The sequence file must contain 1 DNA sequence (alphabet = {A, C, G, T}) and nothing else (except maybe white space / new lines). No N or other ambiguous bases, no > or @ (not fasta or fastq), no headers, etc. Only the sequence itself.

Configuration parameters in config/A?K?-exp.conf:

  • -f can be given multiple times to analyse more multiple sequences. Alternatively: CONFIG_EXP_FILES is a space separated list of file paths.
  • CONFIG_EXP_REPEAT give the number of random iteration for schemes that are randomized (e.g., syncmers random s-mer order, frac random k-mer order).
  • CONFIG_EXP_HISTO_THRESH is the threshold for "unmappable" sequences: any sequence of length at least this threshold are considered unmappable.
  • CONFIG_EXP_ILP_MAX_LEN is the ILP maximum remaining path length parameter. See below.
  • CONFIG_EX_TRANSCRIPTS one (multi-)fasta file. Creates an output fasta file with histogram of gaps, one entry for each input entry in the fasta file.
  • CONFIG_EXP_STREAM if not empty, don't create the sets representing the sketching methods explicitely. Create the histograms of gaps in a streaming fashion by selecting the k-mers on the fly. Also do not compute the SCCs in the de Bruijn graph. Usueful for large values of k.
  • CONFIG_EXP_S overwrite the value of the s parameter for syncmers from its default of k/2-1

MDS ILP

This is not well tested and likely not working.
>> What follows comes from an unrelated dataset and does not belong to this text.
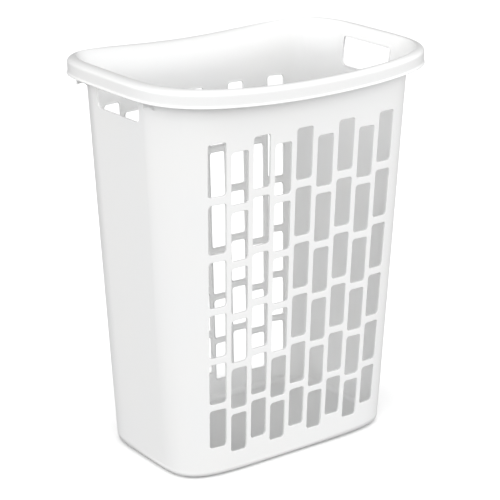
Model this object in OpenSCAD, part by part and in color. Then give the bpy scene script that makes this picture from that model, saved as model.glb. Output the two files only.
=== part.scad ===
// Open rectangular laundry hamper: one thin-walled moulding, drawn as its named regions.
// The origin is the centre of the underside, +Z is up, +X runs along the length and
// -Y is the vented front.

/* [Body] */
// Length of the body at the floor
base_len = 410; // [340:5:460]
// Depth of the body at the floor
base_dep = 250; // [200:5:280]
// Wall thickness
wall_t = 2.4; // [2:0.2:4]
// Outward lean of the corners along the length, in degrees
end_draft = 1.74; // [1:0.02:2.2]
// Outward lean of the middle of the end walls, in degrees
panel_draft = 3.22; // [2.4:0.02:3.4]
// Outward lean of the front and back walls, in degrees
side_draft = 2.4; // [1:0.1:3]
// Squareness of the plan at the floor
plan_power_low = 5.3; // [4:0.1:8]
// Squareness of the plan under the rim
plan_power_high = 7.4; // [5:0.1:9]

/* [Base] */
// Thickness of the floor panel
floor_t = 3; // [2:0.5:5]
// Height of the base panel's upturned edge
base_h = 14; // [13:1:20]
// Radius of the bottom edge
bottom_r = 11; // [6:1:12]

/* [Rim] */
// Height of the rim's crest at the middle of the long sides
crest_h = 625; // [560:5:680]
// How much higher the crest is at the two ends
end_rise = 13.5; // [0:0.5:25]
// Height over which the wall flares out to the crest
flare_h = 55; // [40:1:70]
// How far the crest stands out from the end walls
end_crest_out = 24.5; // [15:0.5:30]
// How far the crest stands out from the front and back walls
side_crest_out = 22.5; // [15:0.5:30]
// Width from the crest to the skirt at the ends
end_skirt_out = 15; // [8:0.5:20]
// Width from the crest to the skirt along the long sides
side_skirt_out = 8.5; // [6:0.5:15]
// Roll-over radius between crest and skirt
shoulder_r = 9; // [5:0.5:12]
// Depth of the skirt's lower edge below the crest
skirt_h = 27; // [20:1:34]
// Squareness of the rim's plan
rim_power = 4.3; // [4:0.1:7]

/* [Vents] */
// Columns of slots in each long wall
vent_cols = 9; // [5:2:9]
// Rows of slots in each long wall
vent_rows = 6; // [3:1:6]
// Spacing of the columns, at fan_z
col_pitch = 37.8; // [34:0.1:39]
// Width of a slot, at fan_z
slot_w = 29.1; // [20:0.1:31]
// Growth of the column spacing with height, per metre
fan = 0.18; // [0:0.01:0.2]
// Top of the highest slots
vent_top = 546; // [500:1:550]
// Spacing of the first two rows
row_pitch = 94.5; // [86:0.5:96]
// Height of the first row's slots
slot_h = 82; // [60:0.5:82]
// Drop of every second column
stagger = 17.9; // [0:0.1:20]
// Size of each row relative to the row above it
row_ratio = 0.953; // [0.94:0.001:0.96]
// Corner radius of a slot
slot_r = 5; // [3:0.5:8]

/* [Hand holes] */
// Width of each hand hole
grip_w = 115; // [90:1:124]
// Height of each hand hole's lower edge
grip_z = 570; // [562:1:580]
// Height of each hand hole's upper edge
grip_top = 617; // [612:1:621]
// Radius of a hand hole's lower corners
grip_r = 10; // [5:1:15]
// Radius of a hand hole's upper corners
grip_top_r = 3; // [1:0.5:8]

/* [Gussets] */
// Distance of each gusset from the hamper's middle plane
gusset_y = 91; // [72:1:94]
// Thickness of a gusset
gusset_t = 3; // [2:0.5:4]
// Gap between a gusset's outer end and the skirt
gusset_gap = 5; // [2:0.5:8]
// Drop of a gusset below the skirt where it meets the wall
gusset_drop_in = 16; // [12:1:20]
// Drop of a gusset below the skirt at its outer end
gusset_drop_out = 10.5; // [6:0.5:12]
// Depth of the hollow in a gusset's lower edge
gusset_hollow = 4; // [0:0.5:6]

/* [Hidden] */

PLASTIC = [0.95, 0.95, 0.94];
END_ANGLE = 36;        // half the plan angle of an end wall
CORNER_ANGLE = 12;     // plan angle of a corner
LONG_ANGLE = 90 - END_ANGLE - CORNER_ANGLE;
PANEL_FROM = 24;       // plan angles between which
PANEL_TO = 42;         // an end wall's extra lean dies away
PANEL_STEPS = 6;       // facets across the flat of an end wall
EDGE_STEPS = 4;        // facets between that flat and the corner
CORNER_STEPS = 12;     // facets round a corner
BEND_STEPS = 4;        // facets between a long wall's last bar and the corner
WAVE = 120;            // the stretch of cosine that the crest follows, in degrees
POWER_TOP_Z = 588;     // height at which the plan reaches plan_power_high
FAN_Z = 210;           // height at which the column spacing is col_pitch
LIP_ANGLE = 50;        // place on the flare where wall ends and rim begins
CHORDS = 4;            // chords in a rounded corner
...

If MDS-ILP.py -h works (requires python's modules gurobi, numpy, scipy, igraph, networkx and tqdm), then it will be used to generate a set. The configuration scripts looks for a gurobienv virtual environment in the local directory and sets the PATH to use python from that environment.

The maximum default path length with be set to 2*k^3 by default, but can be adjusted with CONFIG_EXP_ILP_MAX_LEN. Recommended setting:

pytnon3 -m venv gurobienv
./gurobienv/bin/pip install numpy igraph networkx gurobipy tqdm scipy

Disclaimer

This is research quality code. We strive for it to be correct for the narrow purpose of our research and publication. We make no claims of code robustness or usefulness beyond this scope. Use at your own risk.